When the Temple in Jerusalem stood, the Kohen Gadol (the High Priest) entered into the very heart of the Temple on this day only.  It was the only time of the year that anyone was allowed to enter inside the Holy of Holies.

Doing so required special purification and preparation, including five immersions in a mikvah (ritual bath).  When inside, he would sprinkle the blood from a goat as a sin offering

A different goat was given the sins of all Israel upon its head and taken to a cliff outside the camp.  It was then pushed off the cliff lest it somehow find its way back to the camp, thus returning Israel’s sins.  That is where we get the term “scapegoat” from.

Today, since no goat blood is shed, many orthodox Jewish people will swing a live chicken above their head and then sacrifice it.  They do this in an effort to get back to the principle of Torah – that a blood sacrifice (a substitute) is really needed on this day.

You can read about it here:

“For the life of the flesh is in the blood, and I have given it to you on the altar to make atonement for your souls; for it is the blood by reason of the life that makes atonement.” (Leviticus 17:11)

Today, there are no more blood sacrifices on Yom Kippur. 

You might say “We don’t need blood sacrifices anymore.”  But that is contrary to what Moses said in the Torah.  If modern faith teaches us that blood atonement is not necessary, then they are moving the goalposts set by God.

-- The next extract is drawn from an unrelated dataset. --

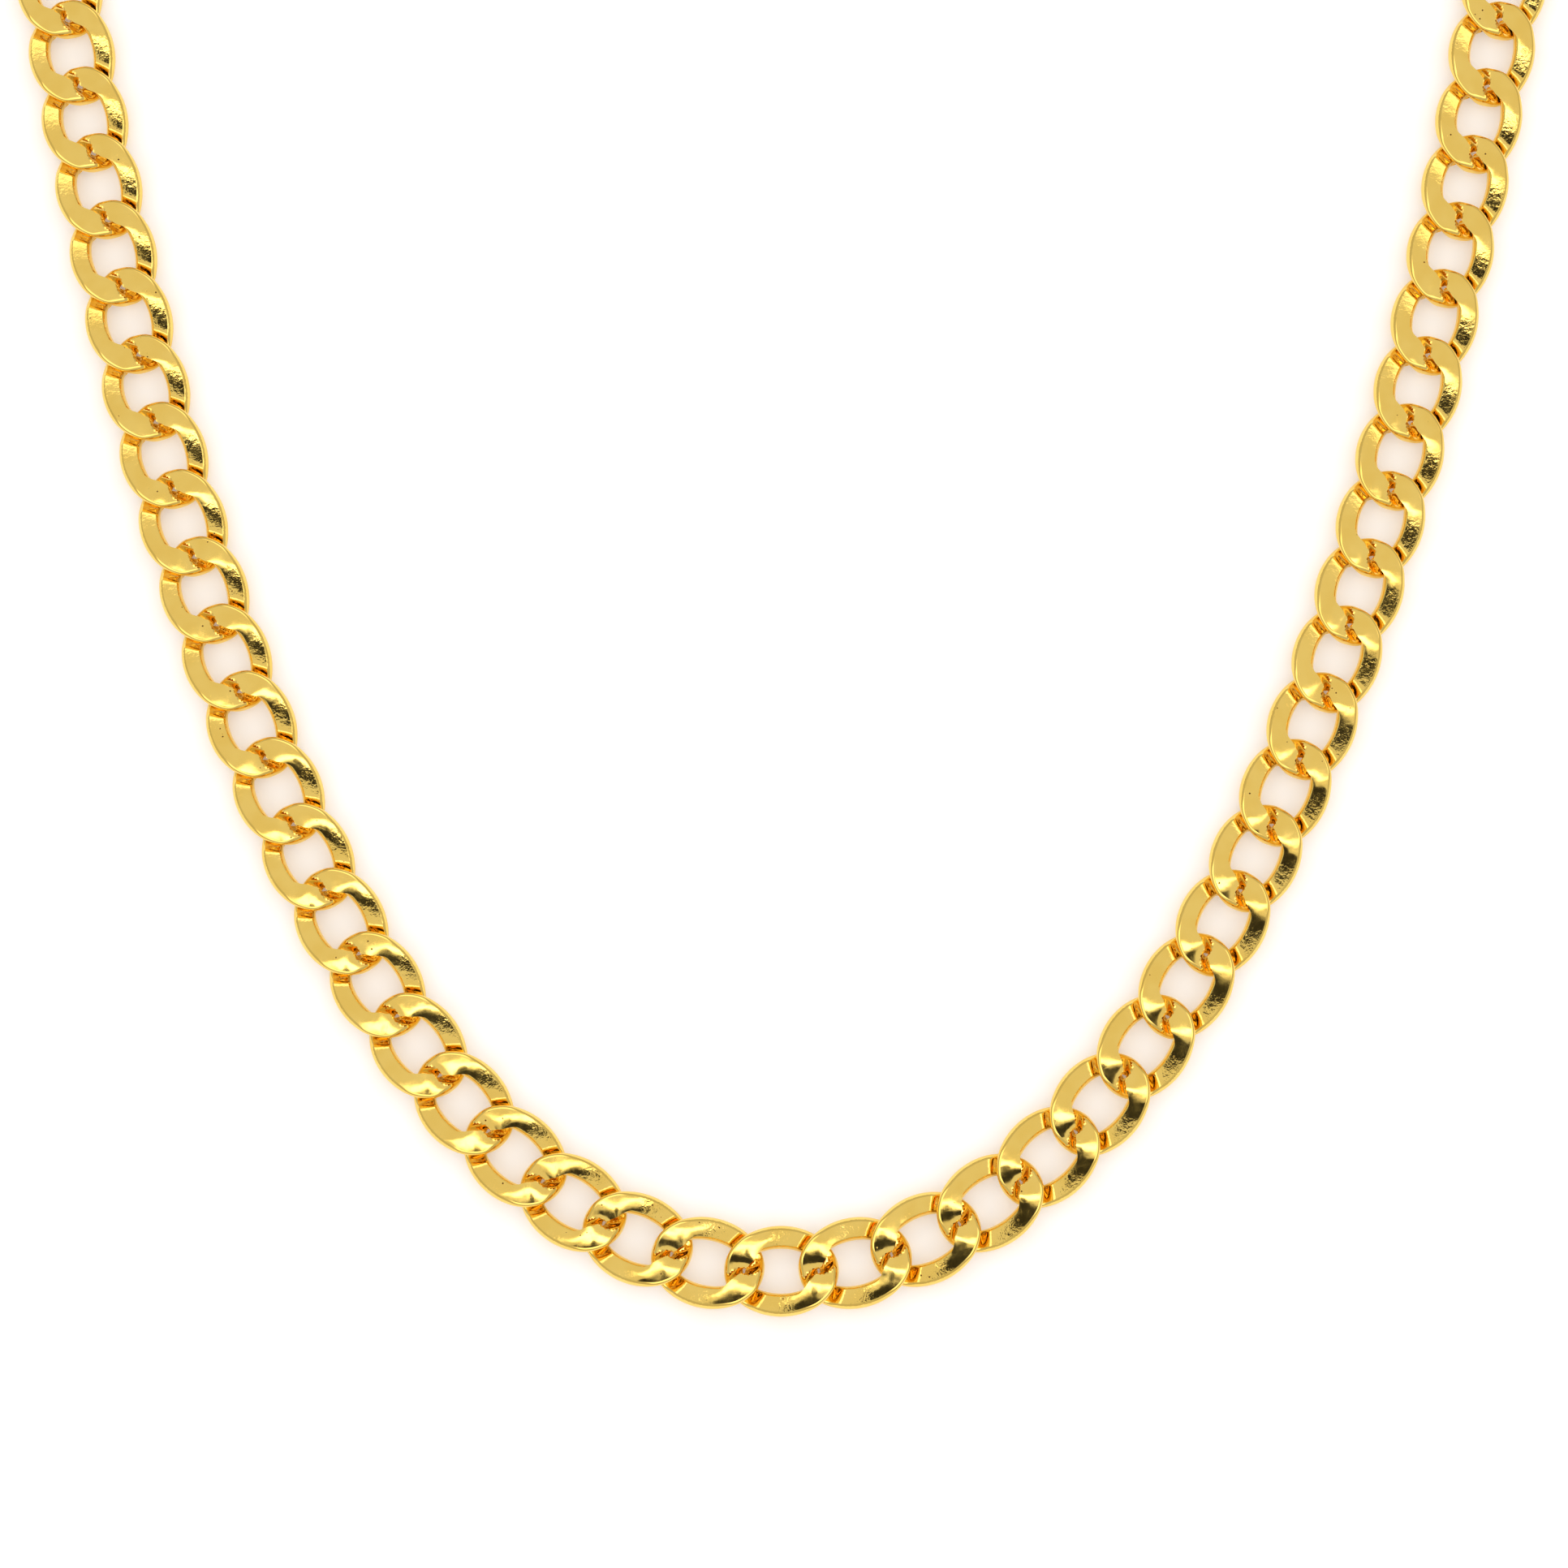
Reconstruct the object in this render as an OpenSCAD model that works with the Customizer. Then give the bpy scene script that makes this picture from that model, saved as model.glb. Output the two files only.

The principle is this: an innocent animal dies in the place of the guilty. 

Substitution – that was one of the central features of why the Temple in Jerusalem stood.  It was a place where animal sacrifices, according to Torah, were done.  The innocent animal paid for the sinner’s sins that year.

Hundreds of years later – the Jewish prophet Isaiah wrote about someone who would one day come and die as a substitute for the sins of Israel.

“He was oppressed and He was afflicted,

Yet He did not open His mouth;

Like a lamb that is led to slaughter,”

(Isaiah 53:7)

And why was this “servant” led to the slaughter?

“But He was pierced through for our transgressions,

He was crushed for our iniquities;

The chastening for our well-being fell upon Him,

And by His scourging we are healed.


All of us like sheep have gone astray,

Each of us has turned to his own way;

But the Lord has caused the iniquity of us all

To fall on Him.”  (Isaiah 53: 5-6)

And this is why Yom Kippur is so very important.

It teaches me that a substitute must die in my place.

Our sins are a very serious thing before God.

God gave us life, and on Judgment day He has the power to remove that life from us. 

If we were to stand before God, we would all be guilty.

“All of us have become like one who is unclean, and all our righteous acts are like filthy rags” Isaiah 64:6

That is why on Rosh Hashana we sound the shofar.  To prepare us and let us know that God is a Righteous Judge.

But He is also loving, merciful and would rather save us than judge us

That is why He sent the Messiah – to take away our sins.  To be our “atonement.”